I really like that you take into consideration all feedback given. I’ll wait for some updates for localized prices!

2 Likes

40-50% price increase sounds a lot at first, but I think for the majority of freelancers & agencies that’s still manageable. This is not the main reason for this growing unsatisfied mood inside of the community.

I see the bigger issue more in the overall webflow development. The first years I was using webflow I was always exited to open the designer to explore new awesome features and implementations. There have been mind blowing open source projects in the showcase and I was so hyped of being part of the webflow journey.

All of this just keeps going down. There are so many of wishlist entries which could be implemented with small effort and would create so much value for small agencies & freelancers - but nothing happens.
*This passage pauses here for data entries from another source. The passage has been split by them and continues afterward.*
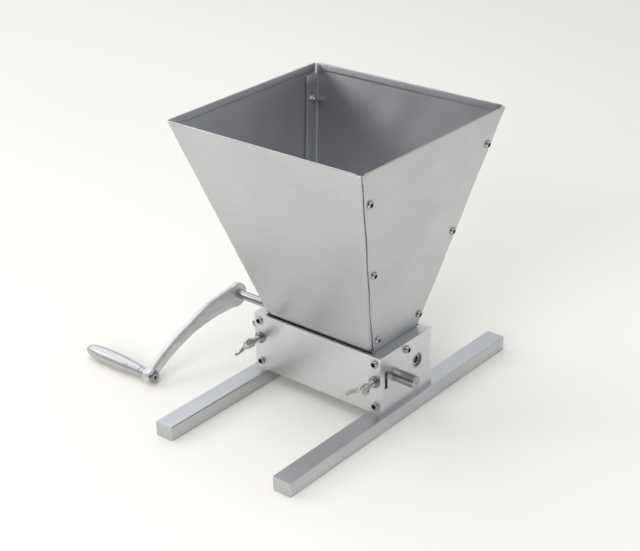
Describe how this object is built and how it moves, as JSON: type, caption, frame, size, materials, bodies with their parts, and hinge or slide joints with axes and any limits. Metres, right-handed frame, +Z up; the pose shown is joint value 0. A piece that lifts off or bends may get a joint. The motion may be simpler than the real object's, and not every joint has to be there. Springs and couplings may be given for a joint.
{
  "type": "grain mill",
  "caption": "Two-roller hand grain mill: sheet hopper on a plate body with base bars, curved side crank with turned grip, and wing screws that set the roller gap.",
  "frame": {"origin": "centre of the grain outlet between the base bars, in the plane that the bars stand on", "axes": "+X along the rollers, away from the crank; -Y the front, where the wing screws are; +Z up"},
  "size_m": [0.348, 0.32, 0.2744],
  "materials": {
    "stainless_sheet": "satin brushed",
    "satin_aluminium": "satin",
    "bar_aluminium": "satin extruded",
    "roller_steel": "machined, grooved",
    "shaft_steel": "ground",
    "bearing_steel": "turned",
    "plated_screw": "bright plated",
    "cast_alloy": "brushed cast",
    "grip_alloy": "polished, turned"
  },
  "bodies": {
    "frame": {"left_base_bar": "bar_aluminium", "right_base_bar": "bar_aluminium", "base_screws": "plated_screw", "left_end_plate": "satin_aluminium", "right_end_plate": "satin_aluminium", "front_plate": "satin_aluminium", "back_plate": "satin_aluminium", "front_plate_screws": "plated_screw", "back_plate_screws": "plated_screw", "left_drive_bush": "bearing_steel", "right_drive_bush": "bearing_steel", "adjuster_bosses": "plated_screw", "hopper_front_panel": "stainless_sheet", "hopper_back_panel": "stainless_sheet", "hopper_left_panel": "stainless_sheet", "hopper_right_panel": "stainless_sheet", "hopper_bolts": "plated_screw", "hopper_nuts": "plated_screw", "hopper_mount_screws": "plated_screw", "hopper_mount_nuts": "plated_screw"},
    "drive": {"drive_roller": "roller_steel", "drive_roller_washers": "bearing_steel", "crank_arm": "cast_alloy", "crank_set_screw": "plated_screw", "grip_bolt": "plated_screw", "grip_collar": "shaft_steel", "grip_ring": "shaft_steel"},
    "grip": {"crank_grip": "grip_alloy"},
    "carriage": {"left_sliding_block": "bearing_steel", "right_sliding_block": "bearing_steel"},
    "idler": {"idler_roller": "roller_steel", "idler_roller_washers": "bearing_steel"},
    "left_screw": {"left_wing_screw": "plated_screw"},
    "right_screw": {"right_wing_screw": "plated_screw"}
  },
  "joints": [
    {"name": "crank_turn", "type": "hinge", "parent": "frame", "child": "drive", "pos_m": [0, 0.01645, 0.047], "axis": [1, 0, 0], "continuous": true},
    {"name": "grip_spin", "type": "hinge", "parent": "drive", "child": "grip", "pos_m": [-0.2, -0.107, 0.008], "axis": [1, 0, 0], "continuous": true},
    {"name": "gap_slide", "type": "slide", "parent": "frame", "child": "carriage", "axis": [0, -1, 0], "range_m": [0, 0.0016]},
    {"name": "idler_turn", "type": "hinge", "parent": "carriage", "child": "idler", "pos_m": [0, -0.01645, 0.047], "axis": [1, 0, 0], "continuous": true},
    {"name": "left_screw_turn", "type": "hinge", "parent": "carriage", "child": "left_screw", "pos_m": [-0.0685, -0.045, 0.047], "axis": [0, -1, 0], "range_deg": [0, 576.1]},
    {"name": "right_screw_turn", "type": "hinge", "parent": "carriage", "child": "right_screw", "pos_m": [0.0685, -0.045, 0.047], "axis": [0, -1, 0], "range_deg": [0, 576.1]}
  ],
  "couplings": [
    {"joint": "idler_turn", "follows": "crank_turn", "ratio": -1},
    {"joint": "left_screw_turn", "follows": "gap_slide", "rad_per_m": 6283.2},
    {"joint": "right_screw_turn", "follows": "gap_slide", "rad_per_m": 6283.2}
  ]
}
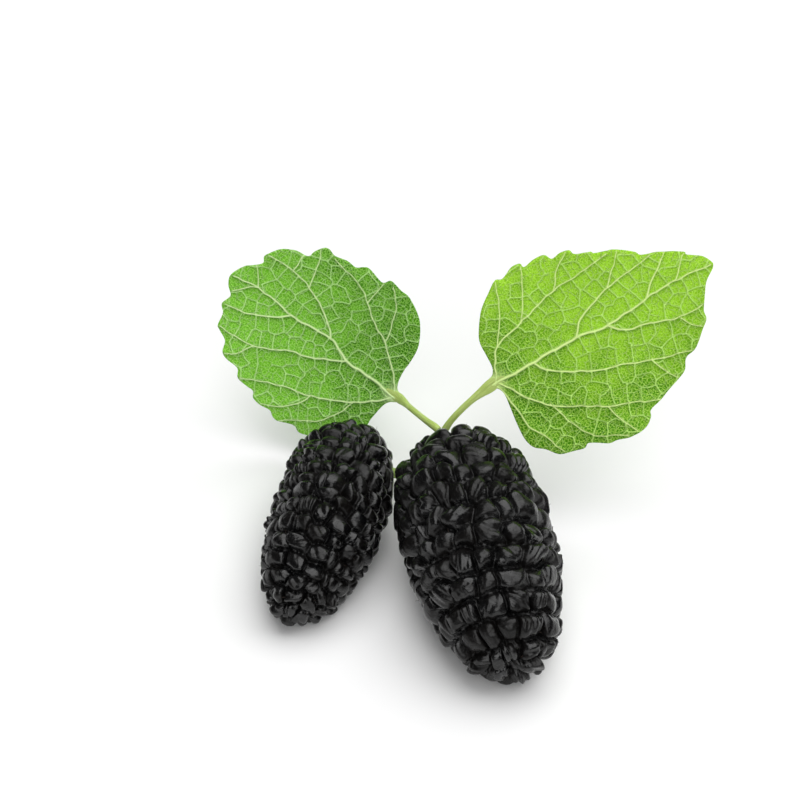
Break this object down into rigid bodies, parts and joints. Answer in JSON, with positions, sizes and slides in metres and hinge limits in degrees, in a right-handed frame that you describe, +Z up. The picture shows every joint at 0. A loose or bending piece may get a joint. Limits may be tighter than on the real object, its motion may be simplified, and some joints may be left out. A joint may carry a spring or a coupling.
{
  "type": "mulberry sprig",
  "caption": "Ripe black mulberries on a short green shoot with toothed leaves, lying on a surface as picked.",
  "frame": {"origin": "on the surface that the sprig lies on, under the middle of its box", "axes": "+Z up, +X to the right across both leaves, -Y towards the berry tips"},
  "size_m": [0.0548, 0.0482, 0.0311],
  "materials": {
    "berry_skin": "near-black satin-glossy fruit skin with dark creases",
    "leaf_blade": "fresh yellow-green leaf with pale raised veins, soft sheen",
    "petiole": "pale yellow-green smooth stalk, satin",
    "shoot": "young green shoot skin, finely ridged, satin"
  },
  "bodies": {
    "root": {"berry_large": "berry_skin", "berry_small": "berry_skin", "leaf_right_blade": "leaf_blade", "leaf_left_blade": "leaf_blade", "petiole_right": "petiole", "petiole_left": "petiole", "stalk_large": "shoot", "stalk_small": "shoot", "shoot_stub": "shoot"}
  },
  "joints": []
}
Since years.

To me it feels like webflow is focusing more and more the big money of enterprise clients and forgets more and more about the many designers who made it grow.

3 Likes

Thank you, @callmevlad, for the clarity and positive changes. I have a question about the grace periods for site plans: I just looked at my billing page for my workspace to see when my next Webflow invoice is due and can see that all my CMS package sites seem to already be on the new price.

Is this how it appears within my account and I’ll still be billed at the previous price until the end of the grace period, or is this an error and I will be billed the new price? Perhaps it’ll be adjusted with a credit automatically?

All the best

Still, I find the new pricing and especially localization a heavier burden. I consider the raise in prices as greedy move to satisfy investors. From my perspective, technologies and tools should become cheaper through careful optimization and polishing processes with the time. Not the opposite. In the times of global economical ride down we need more affordable solutions. Just to give a perspective of an average freelancer, running 5 projects, plus the costs now around $4k/year on Webflow. We are not talking about other tools, Figma, Sketch, accounting software piling up on top. Sadly, it makes the life of non US designer really hard.